Start of EXERCISE INPUT

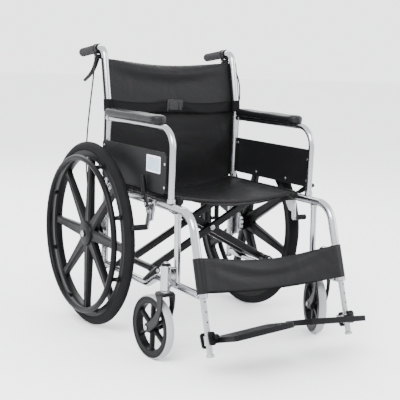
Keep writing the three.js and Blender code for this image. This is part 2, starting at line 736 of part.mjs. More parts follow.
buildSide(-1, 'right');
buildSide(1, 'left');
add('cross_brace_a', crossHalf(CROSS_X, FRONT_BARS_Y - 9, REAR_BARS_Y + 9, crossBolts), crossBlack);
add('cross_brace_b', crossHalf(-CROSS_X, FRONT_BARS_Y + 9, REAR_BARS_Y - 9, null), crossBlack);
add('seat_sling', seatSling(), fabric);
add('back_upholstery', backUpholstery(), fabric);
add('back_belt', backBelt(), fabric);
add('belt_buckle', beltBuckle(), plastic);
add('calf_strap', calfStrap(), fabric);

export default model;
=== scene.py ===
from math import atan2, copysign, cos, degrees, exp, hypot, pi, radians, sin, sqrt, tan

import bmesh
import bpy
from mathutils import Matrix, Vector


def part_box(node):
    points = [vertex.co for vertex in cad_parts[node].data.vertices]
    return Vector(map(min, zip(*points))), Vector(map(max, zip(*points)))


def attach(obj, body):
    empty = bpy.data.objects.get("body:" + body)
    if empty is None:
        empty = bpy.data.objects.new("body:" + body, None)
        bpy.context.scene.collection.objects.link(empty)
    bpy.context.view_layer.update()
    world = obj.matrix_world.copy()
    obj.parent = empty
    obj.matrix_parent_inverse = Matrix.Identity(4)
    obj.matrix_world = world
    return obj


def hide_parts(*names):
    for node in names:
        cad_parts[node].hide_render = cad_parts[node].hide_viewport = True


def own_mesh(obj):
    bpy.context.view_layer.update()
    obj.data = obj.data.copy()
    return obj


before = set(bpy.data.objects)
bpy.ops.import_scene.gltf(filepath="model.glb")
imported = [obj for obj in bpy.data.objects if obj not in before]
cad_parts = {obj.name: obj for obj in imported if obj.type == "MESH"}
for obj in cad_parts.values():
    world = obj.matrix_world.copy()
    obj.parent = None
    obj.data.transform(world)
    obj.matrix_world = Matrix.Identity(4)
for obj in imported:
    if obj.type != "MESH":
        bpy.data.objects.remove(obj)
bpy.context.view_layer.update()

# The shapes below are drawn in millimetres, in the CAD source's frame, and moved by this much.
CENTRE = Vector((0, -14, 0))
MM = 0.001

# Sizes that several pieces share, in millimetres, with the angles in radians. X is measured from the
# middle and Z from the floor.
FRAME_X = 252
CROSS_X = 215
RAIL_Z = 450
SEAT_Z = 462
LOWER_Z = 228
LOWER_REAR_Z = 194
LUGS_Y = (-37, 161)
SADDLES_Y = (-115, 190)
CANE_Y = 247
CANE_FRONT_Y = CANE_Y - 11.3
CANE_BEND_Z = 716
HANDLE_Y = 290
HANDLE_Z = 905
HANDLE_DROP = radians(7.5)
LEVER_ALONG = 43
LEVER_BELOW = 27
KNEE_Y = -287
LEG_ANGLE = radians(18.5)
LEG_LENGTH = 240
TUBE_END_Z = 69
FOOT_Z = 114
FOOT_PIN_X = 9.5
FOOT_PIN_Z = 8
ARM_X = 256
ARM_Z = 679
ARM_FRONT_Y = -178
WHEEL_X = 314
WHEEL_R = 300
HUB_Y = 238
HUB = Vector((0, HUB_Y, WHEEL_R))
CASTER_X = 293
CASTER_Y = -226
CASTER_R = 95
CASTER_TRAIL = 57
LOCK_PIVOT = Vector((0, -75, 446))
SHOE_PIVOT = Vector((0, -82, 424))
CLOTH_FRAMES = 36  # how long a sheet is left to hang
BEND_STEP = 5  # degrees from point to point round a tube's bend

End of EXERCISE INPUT
Start of EXERCISE INPUT

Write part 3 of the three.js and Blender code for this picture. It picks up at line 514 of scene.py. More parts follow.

End of EXERCISE INPUT
Start of EXERCISE INPUT

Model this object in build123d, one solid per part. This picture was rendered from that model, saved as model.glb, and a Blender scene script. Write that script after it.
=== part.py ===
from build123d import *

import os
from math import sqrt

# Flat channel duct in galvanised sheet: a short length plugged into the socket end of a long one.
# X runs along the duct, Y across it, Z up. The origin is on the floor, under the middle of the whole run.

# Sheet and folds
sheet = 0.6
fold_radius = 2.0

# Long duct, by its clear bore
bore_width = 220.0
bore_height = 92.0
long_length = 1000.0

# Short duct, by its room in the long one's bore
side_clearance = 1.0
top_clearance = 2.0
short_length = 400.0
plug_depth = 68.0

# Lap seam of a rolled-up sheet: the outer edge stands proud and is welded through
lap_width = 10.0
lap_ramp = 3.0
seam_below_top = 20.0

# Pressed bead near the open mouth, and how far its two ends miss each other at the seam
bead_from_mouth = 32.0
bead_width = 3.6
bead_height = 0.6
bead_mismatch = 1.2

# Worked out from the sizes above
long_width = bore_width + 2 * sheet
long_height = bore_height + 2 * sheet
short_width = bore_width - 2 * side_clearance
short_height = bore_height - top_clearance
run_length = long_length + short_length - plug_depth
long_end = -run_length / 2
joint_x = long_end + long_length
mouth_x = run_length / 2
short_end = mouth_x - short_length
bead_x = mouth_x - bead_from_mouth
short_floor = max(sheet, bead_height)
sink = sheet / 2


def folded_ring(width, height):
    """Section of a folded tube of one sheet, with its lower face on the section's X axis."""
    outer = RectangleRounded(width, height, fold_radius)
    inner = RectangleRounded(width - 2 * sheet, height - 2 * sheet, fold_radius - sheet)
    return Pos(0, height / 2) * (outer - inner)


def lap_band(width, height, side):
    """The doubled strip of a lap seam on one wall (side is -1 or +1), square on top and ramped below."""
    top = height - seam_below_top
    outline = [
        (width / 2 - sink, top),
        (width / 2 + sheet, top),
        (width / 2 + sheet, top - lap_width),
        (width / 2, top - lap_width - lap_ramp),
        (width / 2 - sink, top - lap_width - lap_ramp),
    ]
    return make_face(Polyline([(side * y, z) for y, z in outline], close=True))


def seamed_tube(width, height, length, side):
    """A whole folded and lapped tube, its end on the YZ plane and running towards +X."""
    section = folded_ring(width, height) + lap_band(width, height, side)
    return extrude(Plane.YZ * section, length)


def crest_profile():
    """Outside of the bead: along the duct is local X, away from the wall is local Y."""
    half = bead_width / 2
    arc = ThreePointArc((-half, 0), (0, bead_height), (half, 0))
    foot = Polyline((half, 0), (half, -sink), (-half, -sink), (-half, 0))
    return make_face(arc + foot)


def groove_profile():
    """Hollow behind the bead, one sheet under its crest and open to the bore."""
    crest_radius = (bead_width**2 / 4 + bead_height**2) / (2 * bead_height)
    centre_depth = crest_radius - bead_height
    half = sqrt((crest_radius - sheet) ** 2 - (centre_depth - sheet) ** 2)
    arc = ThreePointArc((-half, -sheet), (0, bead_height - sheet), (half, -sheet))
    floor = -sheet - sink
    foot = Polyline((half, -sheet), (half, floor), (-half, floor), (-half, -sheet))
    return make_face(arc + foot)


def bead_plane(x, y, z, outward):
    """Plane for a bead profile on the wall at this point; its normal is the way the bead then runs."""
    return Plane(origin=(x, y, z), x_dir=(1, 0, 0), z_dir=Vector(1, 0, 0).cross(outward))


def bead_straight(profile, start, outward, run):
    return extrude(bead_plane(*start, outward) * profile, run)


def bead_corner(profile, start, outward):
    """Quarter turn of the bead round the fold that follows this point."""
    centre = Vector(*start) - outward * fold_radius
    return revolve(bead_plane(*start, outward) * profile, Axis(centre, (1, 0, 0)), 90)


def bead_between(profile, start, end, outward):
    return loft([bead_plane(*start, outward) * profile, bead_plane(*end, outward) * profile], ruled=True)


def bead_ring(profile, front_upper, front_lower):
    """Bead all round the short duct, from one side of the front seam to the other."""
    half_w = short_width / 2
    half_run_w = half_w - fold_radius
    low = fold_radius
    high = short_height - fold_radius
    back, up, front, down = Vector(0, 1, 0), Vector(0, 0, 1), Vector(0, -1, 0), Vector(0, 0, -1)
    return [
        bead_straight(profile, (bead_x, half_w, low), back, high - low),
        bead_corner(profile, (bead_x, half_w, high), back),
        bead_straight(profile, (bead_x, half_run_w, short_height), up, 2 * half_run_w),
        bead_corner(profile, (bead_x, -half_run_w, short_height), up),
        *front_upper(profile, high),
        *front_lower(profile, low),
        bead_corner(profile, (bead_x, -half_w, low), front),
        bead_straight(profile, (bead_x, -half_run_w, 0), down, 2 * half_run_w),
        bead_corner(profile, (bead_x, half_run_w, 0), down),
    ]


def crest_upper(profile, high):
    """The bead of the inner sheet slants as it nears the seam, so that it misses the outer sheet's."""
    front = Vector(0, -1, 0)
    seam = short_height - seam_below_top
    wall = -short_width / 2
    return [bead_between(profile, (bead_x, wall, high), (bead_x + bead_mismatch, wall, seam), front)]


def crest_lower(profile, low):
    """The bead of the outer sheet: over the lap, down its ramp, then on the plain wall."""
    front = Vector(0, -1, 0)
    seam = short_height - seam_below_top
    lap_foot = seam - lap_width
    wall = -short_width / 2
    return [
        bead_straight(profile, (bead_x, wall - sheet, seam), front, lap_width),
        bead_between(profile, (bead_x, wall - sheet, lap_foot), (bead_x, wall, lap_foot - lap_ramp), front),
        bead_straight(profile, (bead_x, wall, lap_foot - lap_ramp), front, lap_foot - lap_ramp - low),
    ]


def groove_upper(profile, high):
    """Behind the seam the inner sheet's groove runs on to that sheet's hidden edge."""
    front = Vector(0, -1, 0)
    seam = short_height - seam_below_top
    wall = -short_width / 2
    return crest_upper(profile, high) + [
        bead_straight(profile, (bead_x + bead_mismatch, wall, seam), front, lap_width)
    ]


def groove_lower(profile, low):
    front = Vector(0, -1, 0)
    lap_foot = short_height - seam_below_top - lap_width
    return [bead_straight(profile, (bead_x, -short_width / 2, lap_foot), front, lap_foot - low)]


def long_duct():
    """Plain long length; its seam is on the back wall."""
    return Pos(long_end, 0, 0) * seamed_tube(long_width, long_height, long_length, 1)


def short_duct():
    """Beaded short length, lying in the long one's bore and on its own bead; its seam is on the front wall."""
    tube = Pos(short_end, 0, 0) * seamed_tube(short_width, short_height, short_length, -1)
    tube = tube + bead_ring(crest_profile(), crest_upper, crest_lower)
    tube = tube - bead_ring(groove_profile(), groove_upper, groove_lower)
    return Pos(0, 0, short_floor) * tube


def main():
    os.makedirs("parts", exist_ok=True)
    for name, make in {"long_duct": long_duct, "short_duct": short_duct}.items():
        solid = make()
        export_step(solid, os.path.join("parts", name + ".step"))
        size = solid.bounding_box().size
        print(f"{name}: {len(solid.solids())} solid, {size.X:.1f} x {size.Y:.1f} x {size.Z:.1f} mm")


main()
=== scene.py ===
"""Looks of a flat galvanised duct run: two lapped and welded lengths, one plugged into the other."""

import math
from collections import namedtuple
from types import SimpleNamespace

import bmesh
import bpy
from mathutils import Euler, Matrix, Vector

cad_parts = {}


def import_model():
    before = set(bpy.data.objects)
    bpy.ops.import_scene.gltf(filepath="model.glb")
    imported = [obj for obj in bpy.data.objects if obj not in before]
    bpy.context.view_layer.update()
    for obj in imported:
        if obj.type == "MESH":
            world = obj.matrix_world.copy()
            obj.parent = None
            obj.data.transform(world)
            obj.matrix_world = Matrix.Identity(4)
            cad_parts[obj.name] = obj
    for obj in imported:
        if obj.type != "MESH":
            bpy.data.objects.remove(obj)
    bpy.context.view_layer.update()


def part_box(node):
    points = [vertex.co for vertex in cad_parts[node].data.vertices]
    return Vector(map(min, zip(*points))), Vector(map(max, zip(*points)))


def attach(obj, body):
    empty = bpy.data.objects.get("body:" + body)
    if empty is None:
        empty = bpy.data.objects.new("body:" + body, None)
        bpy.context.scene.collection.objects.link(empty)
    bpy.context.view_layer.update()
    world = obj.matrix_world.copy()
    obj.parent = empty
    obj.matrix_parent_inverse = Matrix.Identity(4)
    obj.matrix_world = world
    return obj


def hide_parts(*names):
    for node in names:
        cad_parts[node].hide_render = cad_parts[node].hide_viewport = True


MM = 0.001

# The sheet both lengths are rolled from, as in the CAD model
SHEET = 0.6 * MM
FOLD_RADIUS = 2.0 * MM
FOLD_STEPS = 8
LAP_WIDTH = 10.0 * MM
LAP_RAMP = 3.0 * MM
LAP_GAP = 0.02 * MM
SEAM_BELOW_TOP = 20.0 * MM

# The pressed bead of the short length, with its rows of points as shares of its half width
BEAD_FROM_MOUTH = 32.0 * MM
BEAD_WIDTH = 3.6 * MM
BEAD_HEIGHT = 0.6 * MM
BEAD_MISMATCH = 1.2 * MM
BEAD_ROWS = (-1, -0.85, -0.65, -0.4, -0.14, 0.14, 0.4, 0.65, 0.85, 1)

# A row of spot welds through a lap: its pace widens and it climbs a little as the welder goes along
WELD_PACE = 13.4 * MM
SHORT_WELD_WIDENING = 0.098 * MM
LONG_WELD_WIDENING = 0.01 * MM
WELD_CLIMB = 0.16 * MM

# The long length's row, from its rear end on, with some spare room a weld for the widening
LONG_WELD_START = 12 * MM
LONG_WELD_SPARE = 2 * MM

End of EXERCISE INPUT

*TASK TO COMPLETE*
Give the count of lines holding the word "Blender", with no other words.

*RESPONSE TO THE TASK*
3